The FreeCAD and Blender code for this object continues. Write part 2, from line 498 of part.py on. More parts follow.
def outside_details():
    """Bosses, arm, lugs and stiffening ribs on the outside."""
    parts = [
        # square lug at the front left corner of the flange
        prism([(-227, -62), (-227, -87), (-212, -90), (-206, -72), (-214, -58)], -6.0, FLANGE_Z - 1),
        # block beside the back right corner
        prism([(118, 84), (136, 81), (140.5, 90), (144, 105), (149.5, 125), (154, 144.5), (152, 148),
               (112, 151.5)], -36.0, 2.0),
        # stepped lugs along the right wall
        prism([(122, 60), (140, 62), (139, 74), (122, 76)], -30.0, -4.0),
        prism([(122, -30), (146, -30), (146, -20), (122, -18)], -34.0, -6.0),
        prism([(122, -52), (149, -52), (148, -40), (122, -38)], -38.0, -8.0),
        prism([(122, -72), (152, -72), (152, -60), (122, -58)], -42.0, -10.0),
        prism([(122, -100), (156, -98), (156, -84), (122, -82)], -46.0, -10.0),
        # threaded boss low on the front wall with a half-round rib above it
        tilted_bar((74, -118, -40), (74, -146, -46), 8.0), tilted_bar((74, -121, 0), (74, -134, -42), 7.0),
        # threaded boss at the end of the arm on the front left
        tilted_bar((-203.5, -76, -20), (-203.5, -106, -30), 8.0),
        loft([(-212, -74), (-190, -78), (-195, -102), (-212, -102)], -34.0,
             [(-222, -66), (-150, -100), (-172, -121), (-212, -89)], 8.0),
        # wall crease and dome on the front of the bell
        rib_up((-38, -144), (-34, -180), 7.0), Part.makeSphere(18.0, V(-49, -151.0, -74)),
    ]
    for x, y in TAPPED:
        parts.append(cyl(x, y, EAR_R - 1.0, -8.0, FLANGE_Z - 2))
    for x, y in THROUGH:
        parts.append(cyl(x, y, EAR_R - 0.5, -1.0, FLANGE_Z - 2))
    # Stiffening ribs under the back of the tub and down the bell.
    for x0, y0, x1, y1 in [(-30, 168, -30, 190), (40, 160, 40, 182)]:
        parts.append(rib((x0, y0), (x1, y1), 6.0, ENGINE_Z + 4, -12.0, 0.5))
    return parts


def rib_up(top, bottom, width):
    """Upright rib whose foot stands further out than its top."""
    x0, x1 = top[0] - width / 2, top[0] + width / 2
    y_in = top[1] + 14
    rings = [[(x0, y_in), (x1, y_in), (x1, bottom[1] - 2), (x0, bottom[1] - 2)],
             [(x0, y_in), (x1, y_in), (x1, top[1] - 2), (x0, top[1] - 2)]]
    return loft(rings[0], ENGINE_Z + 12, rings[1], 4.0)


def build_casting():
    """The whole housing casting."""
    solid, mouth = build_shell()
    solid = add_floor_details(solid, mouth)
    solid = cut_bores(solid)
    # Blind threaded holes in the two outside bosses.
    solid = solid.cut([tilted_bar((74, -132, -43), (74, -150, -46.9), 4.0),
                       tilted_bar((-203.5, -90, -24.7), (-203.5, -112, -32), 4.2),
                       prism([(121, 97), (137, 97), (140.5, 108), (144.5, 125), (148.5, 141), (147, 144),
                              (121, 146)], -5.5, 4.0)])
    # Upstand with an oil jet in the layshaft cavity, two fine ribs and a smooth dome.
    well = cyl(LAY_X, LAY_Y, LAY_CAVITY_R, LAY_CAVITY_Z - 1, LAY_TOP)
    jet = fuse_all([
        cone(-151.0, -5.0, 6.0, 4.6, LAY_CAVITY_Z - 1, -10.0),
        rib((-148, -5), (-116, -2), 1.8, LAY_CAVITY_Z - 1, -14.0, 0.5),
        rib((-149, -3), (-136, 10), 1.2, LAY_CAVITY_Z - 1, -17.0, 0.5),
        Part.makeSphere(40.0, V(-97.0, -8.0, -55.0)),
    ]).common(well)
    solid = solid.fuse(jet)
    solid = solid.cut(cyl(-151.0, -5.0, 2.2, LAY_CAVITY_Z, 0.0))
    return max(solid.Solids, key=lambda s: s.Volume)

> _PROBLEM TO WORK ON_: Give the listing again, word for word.

> _WORKED ANSWER_:
The FreeCAD and Blender code for this object continues. Write part 2, from line 498 of part.py on. More parts follow.
def outside_details():
    """Bosses, arm, lugs and stiffening ribs on the outside."""
    parts = [
        # square lug at the front left corner of the flange
        prism([(-227, -62), (-227, -87), (-212, -90), (-206, -72), (-214, -58)], -6.0, FLANGE_Z - 1),
        # block beside the back right corner
        prism([(118, 84), (136, 81), (140.5, 90), (144, 105), (149.5, 125), (154, 144.5), (152, 148),
               (112, 151.5)], -36.0, 2.0),
        # stepped lugs along the right wall
        prism([(122, 60), (140, 62), (139, 74), (122, 76)], -30.0, -4.0),
        prism([(122, -30), (146, -30), (146, -20), (122, -18)], -34.0, -6.0),
        prism([(122, -52), (149, -52), (148, -40), (122, -38)], -38.0, -8.0),
        prism([(122, -72), (152, -72), (152, -60), (122, -58)], -42.0, -10.0),
        prism([(122, -100), (156, -98), (156, -84), (122, -82)], -46.0, -10.0),
        # threaded boss low on the front wall with a half-round rib above it
        tilted_bar((74, -118, -40), (74, -146, -46), 8.0), tilted_bar((74, -121, 0), (74, -134, -42), 7.0),
        # threaded boss at the end of the arm on the front left
        tilted_bar((-203.5, -76, -20), (-203.5, -106, -30), 8.0),
        loft([(-212, -74), (-190, -78), (-195, -102), (-212, -102)], -34.0,
             [(-222, -66), (-150, -100), (-172, -121), (-212, -89)], 8.0),
        # wall crease and dome on the front of the bell
        rib_up((-38, -144), (-34, -180), 7.0), Part.makeSphere(18.0, V(-49, -151.0, -74)),
    ]
    for x, y in TAPPED:
        parts.append(cyl(x, y, EAR_R - 1.0, -8.0, FLANGE_Z - 2))
    for x, y in THROUGH:
        parts.append(cyl(x, y, EAR_R - 0.5, -1.0, FLANGE_Z - 2))
    # Stiffening ribs under the back of the tub and down the bell.
    for x0, y0, x1, y1 in [(-30, 168, -30, 190), (40, 160, 40, 182)]:
        parts.append(rib((x0, y0), (x1, y1), 6.0, ENGINE_Z + 4, -12.0, 0.5))
    return parts


def rib_up(top, bottom, width):
    """Upright rib whose foot stands further out than its top."""
    x0, x1 = top[0] - width / 2, top[0] + width / 2
    y_in = top[1] + 14
    rings = [[(x0, y_in), (x1, y_in), (x1, bottom[1] - 2), (x0, bottom[1] - 2)],
             [(x0, y_in), (x1, y_in), (x1, top[1] - 2), (x0, top[1] - 2)]]
    return loft(rings[0], ENGINE_Z + 12, rings[1], 4.0)


def build_casting():
    """The whole housing casting."""
    solid, mouth = build_shell()
    solid = add_floor_details(solid, mouth)
    solid = cut_bores(solid)
    # Blind threaded holes in the two outside bosses.
    solid = solid.cut([tilted_bar((74, -132, -43), (74, -150, -46.9), 4.0),
                       tilted_bar((-203.5, -90, -24.7), (-203.5, -112, -32), 4.2),
                       prism([(121, 97), (137, 97), (140.5, 108), (144.5, 125), (148.5, 141), (147, 144),
                              (121, 146)], -5.5, 4.0)])
    # Upstand with an oil jet in the layshaft cavity, two fine ribs and a smooth dome.
    well = cyl(LAY_X, LAY_Y, LAY_CAVITY_R, LAY_CAVITY_Z - 1, LAY_TOP)
    jet = fuse_all([
        cone(-151.0, -5.0, 6.0, 4.6, LAY_CAVITY_Z - 1, -10.0),
        rib((-148, -5), (-116, -2), 1.8, LAY_CAVITY_Z - 1, -14.0, 0.5),
        rib((-149, -3), (-136, 10), 1.2, LAY_CAVITY_Z - 1, -17.0, 0.5),
        Part.makeSphere(40.0, V(-97.0, -8.0, -55.0)),
    ]).common(well)
    solid = solid.fuse(jet)
    solid = solid.cut(cyl(-151.0, -5.0, 2.2, LAY_CAVITY_Z, 0.0))
    return max(solid.Solids, key=lambda s: s.Volume)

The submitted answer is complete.